● **REQUIREMENTS**
Copy out all lines that carry the word "materials".

···

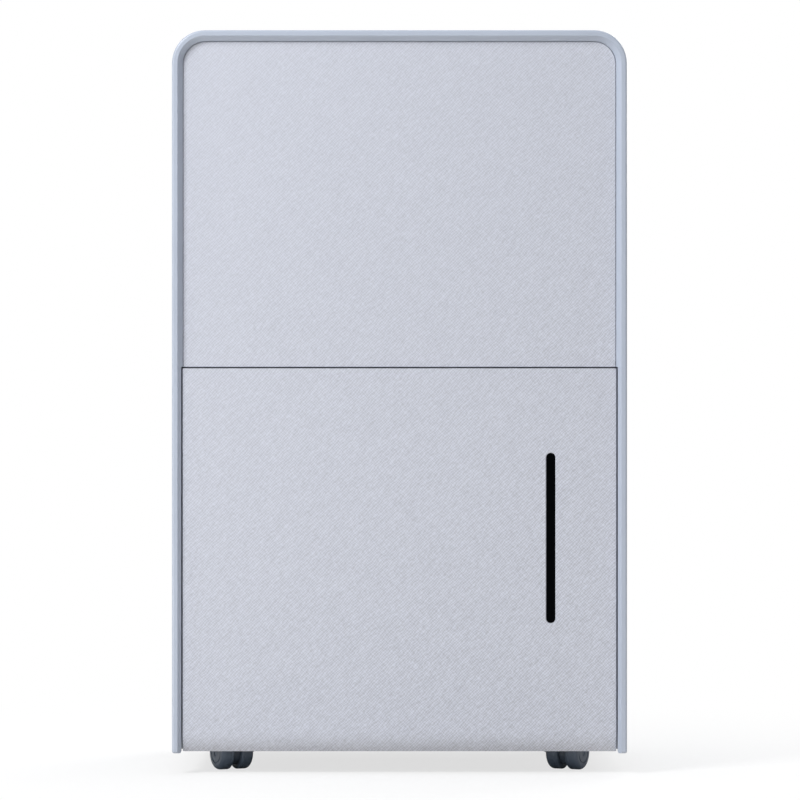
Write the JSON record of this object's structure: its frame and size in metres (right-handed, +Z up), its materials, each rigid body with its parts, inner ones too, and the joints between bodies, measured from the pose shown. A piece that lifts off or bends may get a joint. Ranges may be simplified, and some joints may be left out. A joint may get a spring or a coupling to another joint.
{
  "type": "dehumidifier",
  "caption": "Upright portable dehumidifier: textured front panel over a pull-out water bucket, smooth arched frame, top controls and grille, swivel casters.",
  "frame": {"origin": "middle of the box round the whole part, on the floor under the casters", "axes": "+Z up, the front with the bucket faces -Y, +X to the right as seen from the front"},
  "size_m": [0.387, 0.28, 0.633],
  "materials": {
    "frame_satin": "satin blue-grey",
    "panel_texture": "fine crosswise linen texture, pale silver",
    "case_plastic": "fine grain, pale blue-grey",
    "zinc": "zinc plated",
    "inner_plastic": "plain moulded",
    "gloss_black": "gloss",
    "smoked_window": "smoked clear plastic",
    "circuit_board": "solder mask",
    "clear_tub": "frosted",
    "dark_plastic": "fine grain",
    "foam": "closed-cell foam",
    "mesh": "woven nylon",
    "aluminium": "mill finish",
    "copper": "drawn copper",
    "steel": "bright",
    "black_paint": "semi-gloss",
    "rubber": "matt",
    "button_grey": "satin",
    "fork_plastic": "satin blue-grey",
    "wheel_plastic": "satin blue-grey"
  },
  "bodies": {
    "case": {"front_frame": "frame_satin", "upper_panel": "panel_texture", "cabinet_wrap": "case_plastic", "back_panel": "case_plastic", "case_screws": "zinc", "top_cover": "case_plastic", "exhaust_grille": "case_plastic", "intake_grille": "case_plastic", "handle_cups": "case_plastic", "base_tray": "inner_plastic", "bay_partition": "inner_plastic", "mid_deck": "inner_plastic", "control_fascia": "gloss_black", "display_window": "smoked_window", "control_board": "circuit_board", "reed_sensor": "dark_plastic", "evaporator_fins": "aluminium", "evaporator_tube": "copper", "condenser_fins": "aluminium", "condenser_tube": "copper", "drain_pan": "inner_plastic", "fan_scroll": "inner_plastic", "fan_motor": "zinc", "compressor": "black_paint", "compressor_grommets": "rubber", "compressor_bolts": "zinc", "accumulator": "black_paint", "discharge_pipe": "copper", "suction_pipe": "copper", "capillary_tube": "copper", "power_box": "dark_plastic", "run_capacitor": "aluminium", "drain_spout": "case_plastic", "cord_gland": "dark_plastic"},
    "bucket": {"bucket_front": "panel_texture", "level_window": "smoked_window", "bucket_tub": "clear_tub", "bucket_lid": "clear_tub"},
    "carry_handle": {"bucket_handle": "dark_plastic"},
    "float": {"float_arm": "inner_plastic", "float_block": "foam"},
    "filter": {"filter_frame": "dark_plastic", "filter_mesh": "mesh"},
    "fan": {"fan_impeller": "dark_plastic", "motor_shaft": "steel"},
    "plug": {"drain_plug": "rubber"},
    "timer_key": {"timer_button": "button_grey"},
    "fan_key": {"fan_button": "button_grey"},
    "mode_key": {"mode_button": "button_grey"},
    "humidity_down_key": {"humidity_down_button": "button_grey"},
    "humidity_up_key": {"humidity_up_button": "button_grey"},
    "power_key": {"power_button": "button_grey"},
    "front_left_swivel": {"caster_front_left_fork": "fork_plastic"},
    "front_left_roller": {"caster_front_left_wheels": "wheel_plastic"},
    "front_right_swivel": {"caster_front_right_fork": "fork_plastic"},
    "front_right_roller": {"caster_front_right_wheels": "wheel_plastic"},
    "rear_left_swivel": {"caster_rear_left_fork": "fork_plastic"},
    "rear_left_roller": {"caster_rear_left_wheels": "wheel_plastic"},
    "rear_right_swivel": {"caster_rear_right_fork": "fork_plastic"},
    "rear_right_roller": {"caster_rear_right_wheels": "wheel_plastic"}
  },
  "joints": [
    {"name": "bucket_slide", "type": "slide", "parent": "case", "child": "bucket", "axis": [0, -1, 0], "range_m": [0, 0.16]},
    {"name": "carry_handle_hinge", "type": "hinge", "parent": "bucket", "child": "carry_handle", "pos_m": [0, -0.078, 0.262], "axis": [1, 0, 0], "range_deg": [0, 53.9]},
    {"name": "float_hinge", "type": "hinge", "parent": "bucket", "child": "float", "pos_m": [-0.105, -0.028, 0.256], "axis": [-1, 0, 0], "range_deg": [0, 30]},
    {"name": "filter_slide", "type": "slide", "parent": "case", "child": "filter", "axis": [0, 0, 1], "range_m": [0, 0.285]},
    {"name": "fan_spin", "type": "hinge", "parent": "case", "child": "fan", "pos_m": [-0.0045, -0.068, 0.4745], "axis": [0, 1, 0], "continuous": true},
    {"name": "drain_plug_slide", "type": "slide", "parent": "case", "child": "plug", "axis": [0, 1, 0], "range_m": [0, 0.025]},
    {"name": "timer_press", "type": "slide", "parent": "case", "child": "timer_key", "axis": [0, 0, -1], "range_m": [0, 0.0012], "stiffness_N_per_m": 400, "springref_m": -0.001},
    {"name": "fan_press", "type": "slide", "parent": "case", "child": "fan_key", "axis": [0, 0, -1], "range_m": [0, 0.0012], "stiffness_N_per_m": 400, "springref_m": -0.001},
    {"name": "mode_press", "type": "slide", "parent": "case", "child": "mode_key", "axis": [0, 0, -1], "range_m": [0, 0.0012], "stiffness_N_per_m": 400, "springref_m": -0.001},
    {"name": "humidity_down_press", "type": "slide", "parent": "case", "child": "humidity_down_key", "axis": [0, 0, -1], "range_m": [0, 0.0012], "stiffness_N_per_m": 400, "springref_m": -0.001},
    {"name": "humidity_up_press", "type": "slide", "parent": "case", "child": "humidity_up_key", "axis": [0, 0, -1], "range_m": [0, 0.0012], "stiffness_N_per_m": 400, "springref_m": -0.001},
    {"name": "power_press", "type": "slide", "parent": "case", "child": "power_key", "axis": [0, 0, -1], "range_m": [0, 0.0012], "stiffness_N_per_m": 400, "springref_m": -0.001},
    {"name": "front_left_swivel_turn", "type": "hinge", "parent": "case", "child": "front_left_swivel", "pos_m": [-0.1415, -0.092, 0.0328], "axis": [0, 0, 1], "continuous": true},
    {"name": "front_left_wheel_roll", "type": "hinge", "parent": "front_left_swivel", "child": "front_left_roller", "pos_m": [-0.14513, -0.08487, 0.015], "axis": [0.891, 0.454, 0], "continuous": true},
    {"name": "front_right_swivel_turn", "type": "hinge", "parent": "case", "child": "front_right_swivel", "pos_m": [0.1415, -0.092, 0.0328], "axis": [0, 0, 1], "continuous": true},
    {"name": "front_right_wheel_roll", "type": "hinge", "parent": "front_right_swivel", "child": "front_right_roller", "pos_m": [0.14513, -0.08487, 0.015], "axis": [0.891, -0.454, 0], "continuous": true},
    {"name": "rear_left_swivel_turn", "type": "hinge", "parent": "case", "child": "rear_left_swivel", "pos_m": [-0.1415, 0.092, 0.0328], "axis": [0, 0, 1], "continuous": true},
    {"name": "rear_left_wheel_roll", "type": "hinge", "parent": "rear_left_swivel", "child": "rear_left_roller", "pos_m": [-0.14488, 0.08475, 0.015], "axis": [-0.9063, 0.4226, 0], "continuous": true},
    {"name": "rear_right_swivel_turn", "type": "hinge", "parent": "case", "child": "rear_right_swivel", "pos_m": [0.1415, 0.092, 0.0328], "axis": [0, 0, 1], "continuous": true},
    {"name": "rear_right_wheel_roll", "type": "hinge", "parent": "rear_right_swivel", "child": "rear_right_roller", "pos_m": [0.14424, 0.08448, 0.015], "axis": [-0.9397, -0.342, 0], "continuous": true}
  ]
}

···

● **RESPONSE TO THE EXERCISE**
Write the JSON record of this object's structure: its frame and size in metres (right-handed, +Z up), its materials, each rigid body with its parts, inner ones too, and the joints between bodies, measured from the pose shown. A piece that lifts off or bends may get a joint. Ranges may be simplified, and some joints may be left out. A joint may get a spring or a coupling to another joint.
  "materials": {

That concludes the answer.